Aging Wits & Sexual Politics in The Country Wife

Pinchwife is a character in flux; a reformed wit/libertine/rover type who now staves off the advances of his former friends toward his wife. He is not credulous like Sparkish, but has a deep knowledge of the city, its habits, and vices. Why is he so inept and unable to convert this knowledge into power? Is it common in Restoration comedy to stage a figure like Pinchwife, too old to revel anymore and trying to settle down, shifting roles from libertine wit to witless cuckold?

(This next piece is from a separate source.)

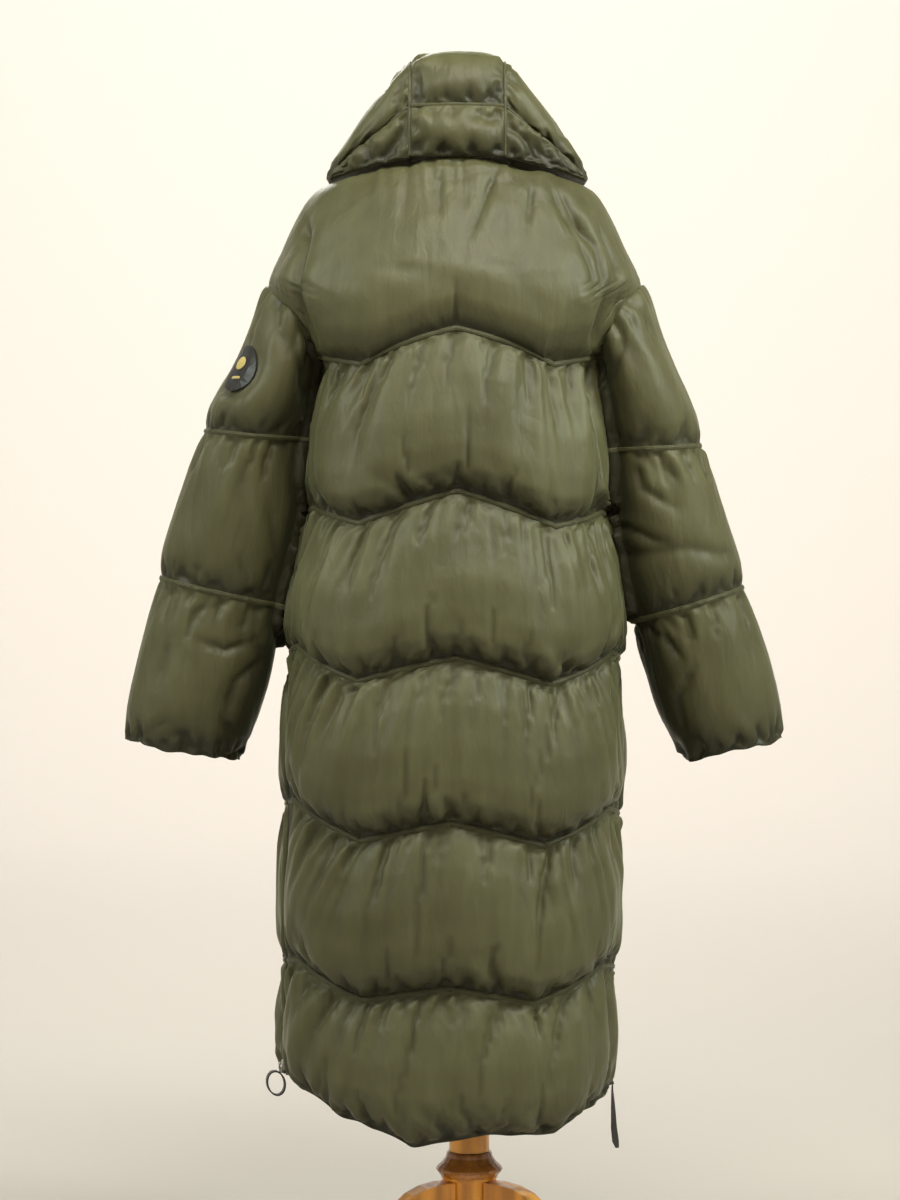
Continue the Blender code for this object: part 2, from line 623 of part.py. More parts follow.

How much sexual power do women attain in The Country Wife? I would argue that it’s a significant amount. Though Horner willingly undergoes social humiliation to cover up his sexual conquest, scenes like 4.3 and 5.4 depict Horner’s subjugation to female sexual power. (What I want to emphasize is that the would-be sexual “hero,” like Behn’s Willmore, is as much a subject to sexual power as he is a commander of it). With her husband in the next room, Lady Fidget goes in to Horner for a “pretty piece of china,” and Mrs. Squeamish demands, “I’ll have some china too.” The ensuing dialogue complicates the typical trope of female acquisitiveness for commodities; Horner is made a willing sex item that women seize. In the final scene, Horner becomes exactly the kind of plaything for the women that he vowed he would only pretend to be. Moreover, female sexual honor is preserved/excused at play’s end, not just Horner’s. Is Wicherley taking a ploy originally devised for a privileged male and making it do more work for the female characters?